Barclays, which has been shedding hinterland businesses to focus on core UK and US operations, suffered a £1.4bn loss on the sale of 33.7% of BAGL as well as a £1.1bn charge linked to the disposal.

It came as the bank set aside another £700m to meet compensati­on claims for mis-selling payment protection insurance (PPI), bringing its total PPI bill to £9.1bn.

However, group pre-tax profits jumped 13% to £2.34bn.

The second quarter marked a milestone for Barclays as it completed “two critically important planks” of its strategy to offload unwanted businesses.

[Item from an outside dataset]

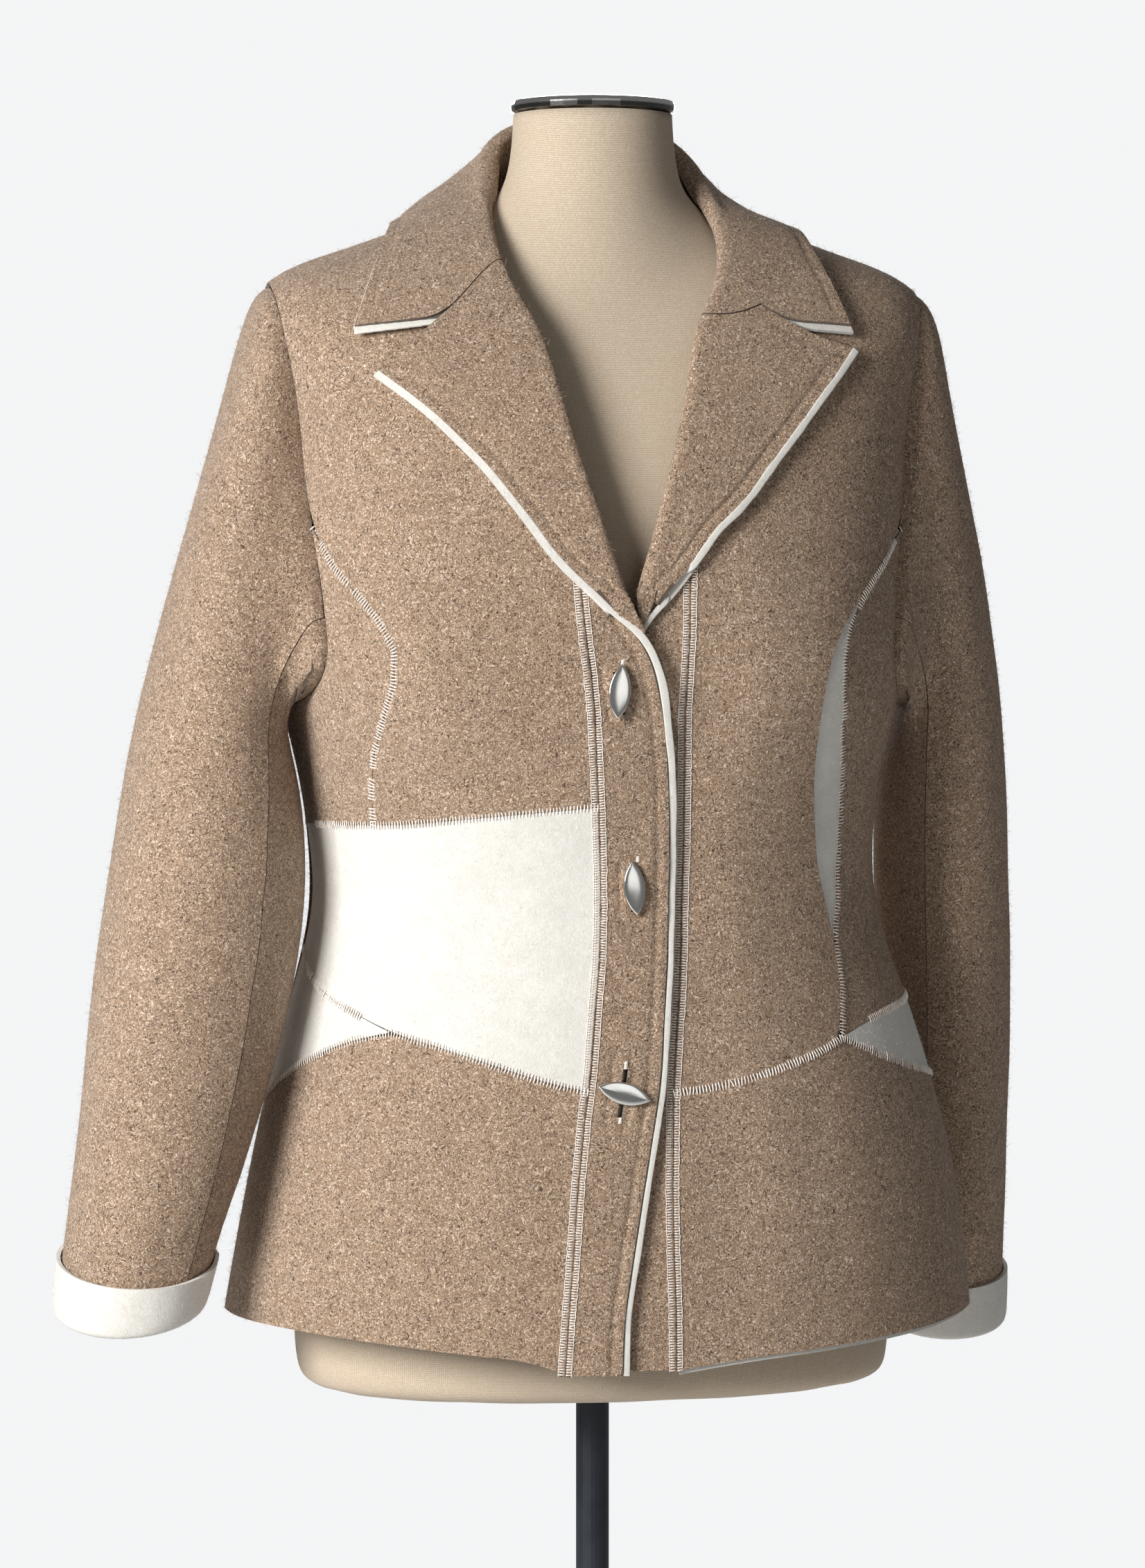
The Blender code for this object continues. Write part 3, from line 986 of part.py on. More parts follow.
def build_form():
    """The limbless dress form: torso, neck, the plate on its neck, the pole and the base."""
    angles = np.arange(0, 360, FORM_STEP)
    around = np.where(angles > 180, angles - 360, angles)
    sine = np.sin(np.radians(angles))
    cosine = np.cos(np.radians(angles))

    def ring(half, front, back, square, heights):
        power = 2.0 / square
        depth = np.where(cosine > 0, front, back)
        x = half * np.sign(sine) * np.abs(sine) ** power
        y = -np.sign(cosine) * depth * np.abs(cosine) ** power
        z = heights[0] * sine ** 2 + np.where(cosine > 0, heights[1], heights[2]) * cosine ** 2
        return np.stack([x, y, z], -1)

    rings = []
    for z, half, front, back, square in FORM_FOOT:
        rings.append(ring(half, front, back, square, (z, z, z)))
    for level in FORM_LEVELS:
        side, front, back = through(column(FORM_CLEARANCE, 0),
                                    [row[1:] for row in FORM_CLEARANCE], level)
        clear = side * sine ** 2 + np.where(cosine > 0, front, back) * cosine ** 2
        points = lay(around, np.full(len(angles), level), -(WALL + clear))
        points[:, 0] -= through(column(TORSO, 0), column(TORSO, 8), level)
        rings.append(points)
    for side_z, front_z, back_z, half, front, back in FORM_NECK:
        rings.append(ring(half, front, back, 2.0, (side_z, front_z, back_z)))
    loft("form_torso", rings, LINEN, 0.9, 0.0, 50.0)
    low = NECK_TOP + LAYER_GAP
    turned("neck_cap", [(CAP_RADIUS - 0.003, low), (CAP_RADIUS, low + 0.0015),
                        (CAP_RADIUS + 0.0005, low + CAP_THICK - 0.003),
                        (CAP_RADIUS - 0.0005, low + CAP_THICK - 0.0007),
                        (CAP_RADIUS - 0.0035, low + CAP_THICK)], NICKEL, 0.25, 1.0)
    turned("base_plate", [(BASE_RADIUS - 0.002, 0.0), (BASE_RADIUS, 0.002),
                          (BASE_RADIUS, BASE_THICK - 0.005),
                          (BASE_RADIUS - 0.004, BASE_THICK - 0.001),
                          (BASE_RADIUS - 0.010, BASE_THICK)], STEEL, 0.4, 0.9, 48)
    turned("base_socket", [(SOCKET_RADIUS, BASE_THICK + LAYER_GAP),
                           (SOCKET_RADIUS, BASE_THICK + 0.012),
                           (SOCKET_RADIUS * 0.8, BASE_THICK + 0.022),
                           (POLE_RADIUS + 0.004, SOCKET_TOP - 0.004),
                           (POLE_RADIUS + 0.003, SOCKET_TOP)], STEEL, 0.4, 0.9, 32)
    turned("pole", [(POLE_RADIUS, SOCKET_TOP + LAYER_GAP), (POLE_RADIUS, POLE_TOP)],
           STEEL, 0.35, 0.9, 24)


def build_all():
    """Every piece of the coat and of what it stands on."""
    for item in list(bpy.data.objects):
        bpy.data.objects.remove(item, do_unlink=True)
    right = build_front(-1, RIGHT_WAIST_TOP, RIGHT_BAND_SEAM, RIGHT_PRINCESS, RIGHT_HIP_SEAM,
                        RIGHT_GUSSET_EDGE, RIGHT_APEX,
                        (RIGHT_SKIRT_LEVELS, RIGHT_UPPER_LEVELS, RIGHT_PRINCESS_LEVELS))
    build_waist_panel(*right[:4])
    left = build_front(1, None, LEFT_BAND_SEAM, LEFT_PRINCESS, LEFT_HIP_SEAM, LEFT_GUSSET_EDGE,
                       LEFT_APEX, (LEFT_SKIRT_LEVELS, LEFT_UPPER_LEVELS, LEFT_PRINCESS_LEVELS))
    build_crescent()
    waist_side = levels_run(RIGHT_BAND_SEAM, [right[4][-1, 1], *RIGHT_WAIST_LEVELS,
                                              right[5][0, 1]])
    build_bands(join(right[4], waist_side, right[5]), join(left[4], left[5]))
    build_hem_strip()
    for side in (-1, 1):
        build_back(side)
        build_lapel(side)
        build_sleeve(side)
    build_collar()
    for index, (level, share, turn) in enumerate(BUTTONS, 1):
        build_button(index, level, share, turn)
    build_form()


build_all()
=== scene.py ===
"""The looks of a short wool coat on a limbless dress form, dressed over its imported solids.

Every cloth piece starts from its own solid, is smoothed, creased and given wool or linen, and the
sewing, the raw edges, the buttons and the loose fibres are added on top. Sizes are in metres.
"""
from __future__ import annotations

import json
import logging
import math
from dataclasses import dataclass, field
from enum import Enum
from typing import Iterable, Sequence

import bmesh
import bpy
import numpy as np
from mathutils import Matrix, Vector
from mathutils.bvhtree import BVHTree
from mathutils.kdtree import KDTree

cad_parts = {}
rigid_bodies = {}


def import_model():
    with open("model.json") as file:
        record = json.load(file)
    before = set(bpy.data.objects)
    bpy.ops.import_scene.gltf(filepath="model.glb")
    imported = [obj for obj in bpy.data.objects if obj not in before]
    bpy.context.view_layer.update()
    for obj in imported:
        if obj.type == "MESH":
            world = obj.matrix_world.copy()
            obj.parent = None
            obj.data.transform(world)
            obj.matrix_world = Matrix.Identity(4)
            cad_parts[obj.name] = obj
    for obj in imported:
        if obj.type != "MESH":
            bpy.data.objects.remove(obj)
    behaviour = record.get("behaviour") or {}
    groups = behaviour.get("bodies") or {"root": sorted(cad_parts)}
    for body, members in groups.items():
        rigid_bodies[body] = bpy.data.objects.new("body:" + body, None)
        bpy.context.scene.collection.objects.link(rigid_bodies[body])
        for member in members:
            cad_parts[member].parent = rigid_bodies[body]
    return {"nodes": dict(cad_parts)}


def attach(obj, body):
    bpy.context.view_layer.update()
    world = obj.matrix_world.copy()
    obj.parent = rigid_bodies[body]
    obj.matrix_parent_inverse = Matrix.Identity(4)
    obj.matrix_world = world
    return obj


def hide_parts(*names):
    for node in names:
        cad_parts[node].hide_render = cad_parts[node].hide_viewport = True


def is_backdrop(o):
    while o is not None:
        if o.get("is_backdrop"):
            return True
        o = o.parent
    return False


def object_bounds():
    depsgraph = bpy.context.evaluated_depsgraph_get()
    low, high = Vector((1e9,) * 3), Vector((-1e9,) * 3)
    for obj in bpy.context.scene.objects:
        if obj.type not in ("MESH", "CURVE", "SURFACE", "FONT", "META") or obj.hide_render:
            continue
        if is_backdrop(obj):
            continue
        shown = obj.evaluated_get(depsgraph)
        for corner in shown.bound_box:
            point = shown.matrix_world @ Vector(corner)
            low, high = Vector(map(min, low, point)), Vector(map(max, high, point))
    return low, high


log = logging.getLogger("coat")
Colour = tuple[float, float, float]
Point = tuple[float, float, float]
Array = np.ndarray
Piece = bpy.types.Object
Nodes = dict[str, Piece]
Stitches = tuple[Array, Array, Array]      # their middles, their halves and the ways out
BODY = "root"
MERGE = 1e-5                      # points nearer than this are one
CLEAR = 1e-9                      # keeps a length off 0
SHARP = math.radians(60.0)        # a fold above this is a cut edge
RIM_WIDTH = 0.0034                # the cut edge of the thickest cloth, across
JOIN_FLAT = math.radians(35.0)    # two triangles flatter than this become one face
JOIN_SHAPE = math.radians(60.0)


# Small helpers

def unit(vectors: Array) -> Array:
    """The vectors at length 1."""
    return vectors / np.maximum(np.linalg.norm(vectors, axis=-1, keepdims=True), CLEAR)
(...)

The banking giant said it had driven down its majority shareholdi­ng in BAGL to the extent where it can now apply for regulatory deconsolid­ation. Barclays expects to complete this process next year, but plans to maintain a smaller 15% stake in the business.

It has also run down its non-core unit ahead of schedule to below £25bn in risk-weighted assets, meaning it could close the operation six months early.

Total income slipped 1% to £10.9bn, with shares dropping just shy of 1% in early afternoon trading on the London Stock Exchange.

The lender’s investment bank saw pre-tax profit rise 7% to £1.7bn, with an 18% jump in credit trading offsetting a 5% drop in the markets operation.